## Dataset
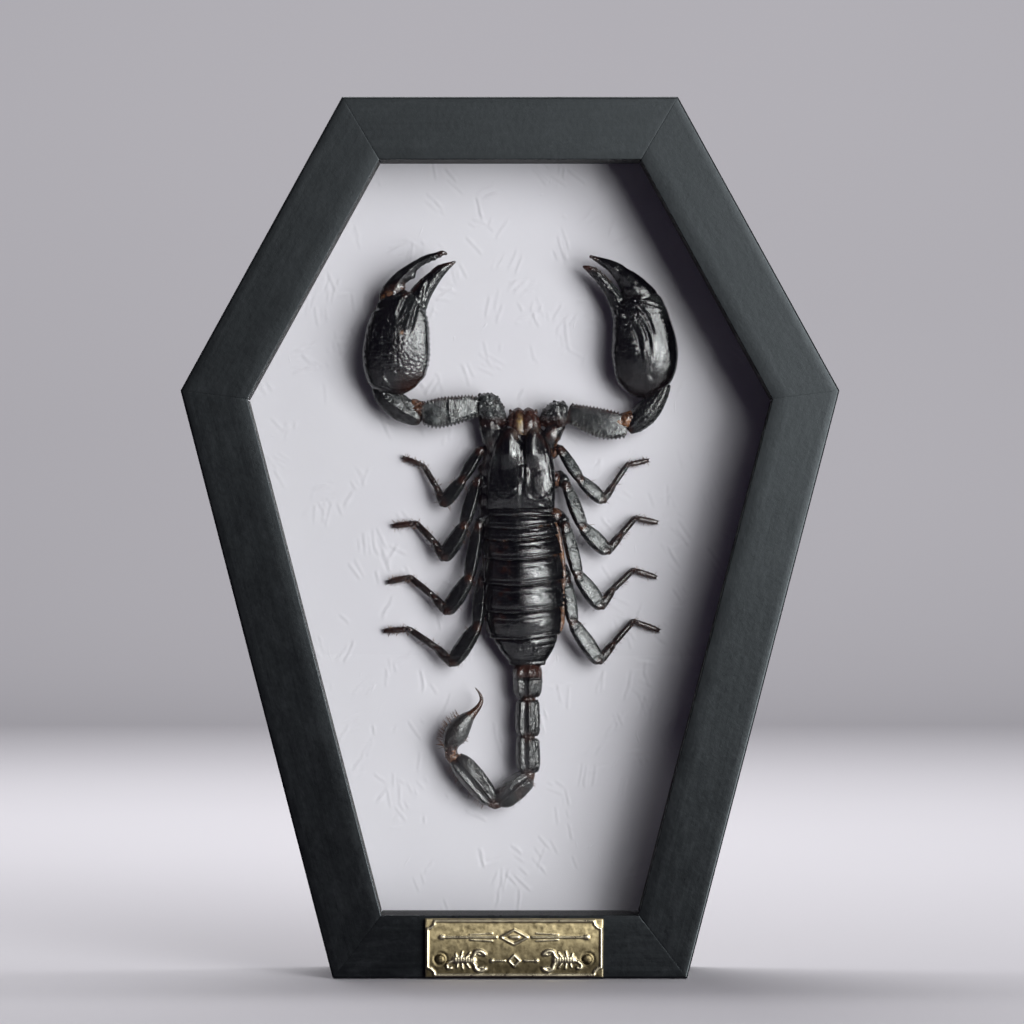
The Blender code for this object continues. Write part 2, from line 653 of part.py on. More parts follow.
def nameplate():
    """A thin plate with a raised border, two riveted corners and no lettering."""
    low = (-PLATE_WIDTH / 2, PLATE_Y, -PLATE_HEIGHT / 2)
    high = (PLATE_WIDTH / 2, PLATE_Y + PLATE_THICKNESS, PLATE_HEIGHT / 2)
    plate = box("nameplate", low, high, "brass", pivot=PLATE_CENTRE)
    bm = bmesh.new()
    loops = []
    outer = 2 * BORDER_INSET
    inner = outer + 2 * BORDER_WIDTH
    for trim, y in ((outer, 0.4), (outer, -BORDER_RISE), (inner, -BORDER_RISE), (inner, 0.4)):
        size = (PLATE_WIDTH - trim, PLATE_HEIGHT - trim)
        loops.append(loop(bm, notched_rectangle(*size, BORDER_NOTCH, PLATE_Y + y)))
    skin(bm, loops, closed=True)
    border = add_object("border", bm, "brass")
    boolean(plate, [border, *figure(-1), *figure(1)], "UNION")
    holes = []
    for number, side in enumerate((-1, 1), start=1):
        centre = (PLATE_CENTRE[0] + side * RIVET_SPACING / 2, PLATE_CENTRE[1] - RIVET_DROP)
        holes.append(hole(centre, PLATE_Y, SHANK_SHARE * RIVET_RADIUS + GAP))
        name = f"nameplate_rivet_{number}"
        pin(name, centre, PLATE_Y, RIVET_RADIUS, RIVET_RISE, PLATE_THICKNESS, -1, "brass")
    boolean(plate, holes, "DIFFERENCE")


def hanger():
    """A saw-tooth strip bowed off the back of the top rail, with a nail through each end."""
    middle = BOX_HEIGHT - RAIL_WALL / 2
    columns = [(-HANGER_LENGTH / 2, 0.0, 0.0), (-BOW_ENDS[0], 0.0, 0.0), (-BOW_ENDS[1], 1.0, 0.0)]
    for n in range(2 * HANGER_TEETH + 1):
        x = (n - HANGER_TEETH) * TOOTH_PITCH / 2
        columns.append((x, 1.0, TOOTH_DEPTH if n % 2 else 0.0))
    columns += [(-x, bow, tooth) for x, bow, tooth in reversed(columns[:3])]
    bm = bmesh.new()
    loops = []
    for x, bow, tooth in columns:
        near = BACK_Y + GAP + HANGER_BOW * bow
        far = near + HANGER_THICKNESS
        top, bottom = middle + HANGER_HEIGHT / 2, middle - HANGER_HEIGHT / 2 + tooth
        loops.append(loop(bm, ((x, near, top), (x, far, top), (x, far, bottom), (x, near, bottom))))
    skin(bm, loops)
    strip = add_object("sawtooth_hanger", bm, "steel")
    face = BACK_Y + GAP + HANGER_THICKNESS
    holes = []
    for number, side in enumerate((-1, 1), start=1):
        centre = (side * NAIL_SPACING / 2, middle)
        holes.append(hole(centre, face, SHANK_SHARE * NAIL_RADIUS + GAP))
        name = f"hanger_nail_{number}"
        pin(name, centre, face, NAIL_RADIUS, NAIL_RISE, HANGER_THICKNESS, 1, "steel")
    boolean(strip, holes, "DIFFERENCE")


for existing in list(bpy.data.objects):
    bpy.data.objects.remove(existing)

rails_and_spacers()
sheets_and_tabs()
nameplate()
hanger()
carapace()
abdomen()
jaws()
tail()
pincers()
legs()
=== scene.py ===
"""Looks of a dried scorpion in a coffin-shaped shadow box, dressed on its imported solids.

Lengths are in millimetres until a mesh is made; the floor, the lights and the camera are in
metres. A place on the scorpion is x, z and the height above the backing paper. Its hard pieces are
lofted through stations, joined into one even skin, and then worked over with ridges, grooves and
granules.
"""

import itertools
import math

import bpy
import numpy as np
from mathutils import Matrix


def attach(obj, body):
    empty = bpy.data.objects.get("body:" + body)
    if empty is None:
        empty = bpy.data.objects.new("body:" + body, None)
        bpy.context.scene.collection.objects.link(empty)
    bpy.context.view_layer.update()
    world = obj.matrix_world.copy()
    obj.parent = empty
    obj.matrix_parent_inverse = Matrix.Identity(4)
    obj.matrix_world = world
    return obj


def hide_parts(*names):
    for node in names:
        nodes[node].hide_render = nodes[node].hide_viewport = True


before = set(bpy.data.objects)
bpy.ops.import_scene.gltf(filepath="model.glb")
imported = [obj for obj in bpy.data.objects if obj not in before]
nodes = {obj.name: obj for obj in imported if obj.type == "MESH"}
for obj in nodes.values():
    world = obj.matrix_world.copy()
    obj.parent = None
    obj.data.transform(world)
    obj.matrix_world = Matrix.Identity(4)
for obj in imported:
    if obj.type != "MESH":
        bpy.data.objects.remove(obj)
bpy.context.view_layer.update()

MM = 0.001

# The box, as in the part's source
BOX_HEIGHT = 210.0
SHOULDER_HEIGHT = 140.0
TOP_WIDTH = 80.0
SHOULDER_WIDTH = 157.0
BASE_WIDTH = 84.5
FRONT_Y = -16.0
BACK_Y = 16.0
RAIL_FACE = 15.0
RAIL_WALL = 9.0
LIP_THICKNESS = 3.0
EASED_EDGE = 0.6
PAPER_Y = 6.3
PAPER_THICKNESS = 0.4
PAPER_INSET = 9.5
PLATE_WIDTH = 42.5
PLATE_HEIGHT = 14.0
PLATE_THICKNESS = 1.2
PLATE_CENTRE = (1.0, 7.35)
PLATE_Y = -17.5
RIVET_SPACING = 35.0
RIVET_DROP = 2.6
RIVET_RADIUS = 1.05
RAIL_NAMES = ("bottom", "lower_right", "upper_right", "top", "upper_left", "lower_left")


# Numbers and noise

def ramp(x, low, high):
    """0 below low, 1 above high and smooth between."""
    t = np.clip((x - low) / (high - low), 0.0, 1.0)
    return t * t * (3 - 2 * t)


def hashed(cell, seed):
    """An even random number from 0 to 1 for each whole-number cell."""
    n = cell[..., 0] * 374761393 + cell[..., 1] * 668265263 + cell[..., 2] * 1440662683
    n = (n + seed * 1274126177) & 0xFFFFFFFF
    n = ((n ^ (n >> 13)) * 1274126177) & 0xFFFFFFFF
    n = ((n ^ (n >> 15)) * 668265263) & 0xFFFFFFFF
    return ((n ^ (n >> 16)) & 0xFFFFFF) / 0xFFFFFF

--

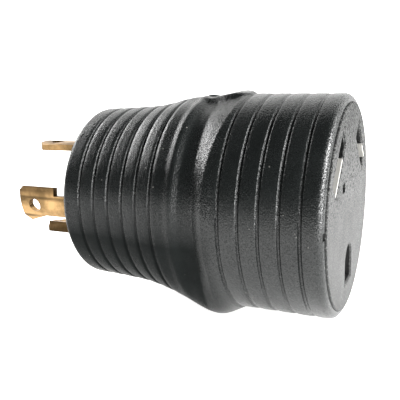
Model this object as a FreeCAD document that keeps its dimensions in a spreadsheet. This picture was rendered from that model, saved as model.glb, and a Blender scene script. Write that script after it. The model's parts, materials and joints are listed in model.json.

## What the task requires
The lines to extract from the data above begin with the line containing "for existing in" and end with the line containing "for node in". Extract them exactly, including both.

## Exercise response
for existing in list(bpy.data.objects):
    bpy.data.objects.remove(existing)

rails_and_spacers()
sheets_and_tabs()
nameplate()
hanger()
carapace()
abdomen()
jaws()
tail()
pincers()
legs()
=== scene.py ===
"""Looks of a dried scorpion in a coffin-shaped shadow box, dressed on its imported solids.

Lengths are in millimetres until a mesh is made; the floor, the lights and the camera are in
metres. A place on the scorpion is x, z and the height above the backing paper. Its hard pieces are
lofted through stations, joined into one even skin, and then worked over with ridges, grooves and
granules.
"""

import itertools
import math

import bpy
import numpy as np
from mathutils import Matrix


def attach(obj, body):
    empty = bpy.data.objects.get("body:" + body)
    if empty is None:
        empty = bpy.data.objects.new("body:" + body, None)
        bpy.context.scene.collection.objects.link(empty)
    bpy.context.view_layer.update()
    world = obj.matrix_world.copy()
    obj.parent = empty
    obj.matrix_parent_inverse = Matrix.Identity(4)
    obj.matrix_world = world
    return obj


def hide_parts(*names):
    for node in names:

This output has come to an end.